US ‘FAT CAT’ tax may hit foreign funds

The US House of Representatives today passed a new bill – which is now being debated in the Senate – that would have a significant impact on non-US private equity funds that have income from US investments.
If it is passed by the Senate and signed into law, The Foreign Account Tax Compliance Act of 2009, already nicknamed the “FAT CAT” bill, would impose on non-US fund managers a 30 percent withholding tax on all US-source income and any gross proceeds from the sale of assets that would produce US interest or dividends – unless fund managers sign on to an agreement to report such information as the Treasury might require about US account holders.
The act is part of the US government’s ongoing efforts to reduce tax evasion. President Obama and Treasury Secretary Timothy Geithner both spoke on the record in support of the bill the day it was introduced, which seems to indicate it has a high likelihood of passing into law in close to its current form, notes law firm King & Spalding in a recent client memo. 
The withholding tax would apply to all foreign investment entities, which are defined as any entity not formed under the laws of the US that is “engaged primarily in investing or trading in securities, partnership interests, or commodities”. Most private equity, venture capital, and hedge funds would fall into this category, according to the King & Spalding memo. Government entities such as sovereign wealth funds, however, would be excluded.

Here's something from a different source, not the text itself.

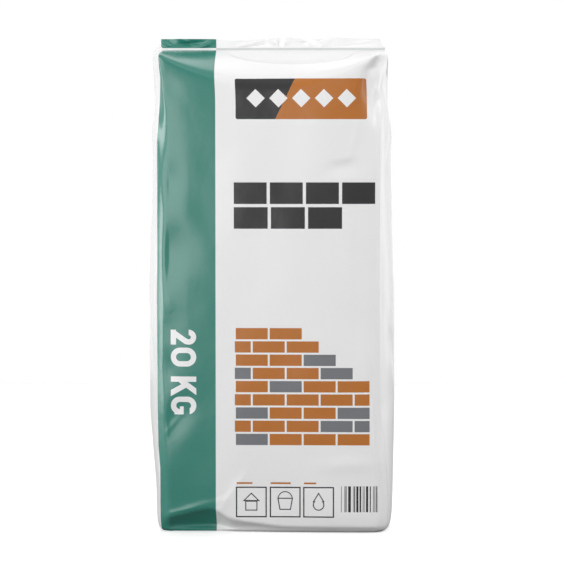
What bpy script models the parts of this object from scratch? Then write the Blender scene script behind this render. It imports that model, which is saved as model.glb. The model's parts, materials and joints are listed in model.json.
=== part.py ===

“[The bill] is full of language that is somewhat misleading. It says that it’s targeting financial institutions in order to deter US tax avoidance,” said John C. Taylor, a US tax lawyer with King & Spalding. “But it’s not just targeting banks. It deems investment funds to be banks for this purpose. The rules for investment funds are more strict than the rules for everyone else because there is no minimum ownership trigger.”
Those entities would have to pay a 30 percent tax on US source fixed, determinable, annual or periodic income, as well as any gross proceeds from the sale of property that can produce US source interest or dividends. 
The bill changes several parts of US tax law in order to make sure that fund managers can’t avoid this tax. Previously, fund managers could have relied on “portfolio interest” withholding exemptions, but this is no longer the case under the new bill. Fund managers also would have paid tax on net gain rather than gross proceeds from the sale of property, but this too would change under the bill.
“One of the problems with this bill is that it imposes a broad based 30 percent withholding tax on just about everything paid to a non-complying ‘financial institution,’” Taylor said. “The idea is that everything will be withheld upon and then you’ll get to sort it out later. Only the IRS won’t owe you any interest on these overpayments for a long time. Even in the best case scenario, they are getting an interest free loan of your money for quite a bit of time just because you, or someone in the chain between you and your investment, didn’t agree to these new obligations.”
To avoid the tax, foreign fund managers must sign on to an agreement with the Treasury to report the identities, account balances and account transaction activity of account holders that are US persons or have US persons as substantial owners. Whereas for banks and financial institutions, the substantial owner threshold has been set at 10 percent, there is no threshold for investment fund managers – any direct or indirect ownership by a US person is enough to qualify a fund as “US owned”. 
Given this expansive definition, foreign managers could find themselves bound to report information on many of their LPs and lenders. For instance, King & Spalding points out in its memo, a feeder fund or blocker corporation investing in a foreign investment fund could itself have substantial US owners, and that ownership would then be attributed through to the foreign fund.
Though private equity and hedge funds aren’t often vehicles for tax evasion, some LPs may not like their information being reported to the US government. Even those managers for whom privacy isn't a primary concern may want to avoid making US investments.
“Even if you’re a fund manager and you couldn’t care less about privacy, complying with all of these rules, and determining when you have US direct or indirect owners, and all of the other obligations that these provisions impose on you, may not be a great idea,” Taylor said. “If you get it wrong you’ve got the IRS standing over your shoulder, and they can penalise you for getting it wrong. It’s essentially a minefield that you’re having to step into.”
The FAT CAT bill was passed simultaneously with the Tax Extenders Act of 2009, as many of the measures proposed in the former are intended to pay for the extension of some tax breaks included in the latter. While there is a possibility that the Senate could vote on the whole package of tax legislation by the end of the year, it is unlikely, said Paul Hastings tax partner Andrew Short.
“There is extreme doubt as to whether the Senate will pass this year because they are busy with health care,” he said. “There is skepticism as to whether the bill in this form is appropriate given that many Republicans are against permanent taxes to fund short term extenders and others believe there could be a significant disproportionately adverse consequence to publicly traded real estate partnerships.”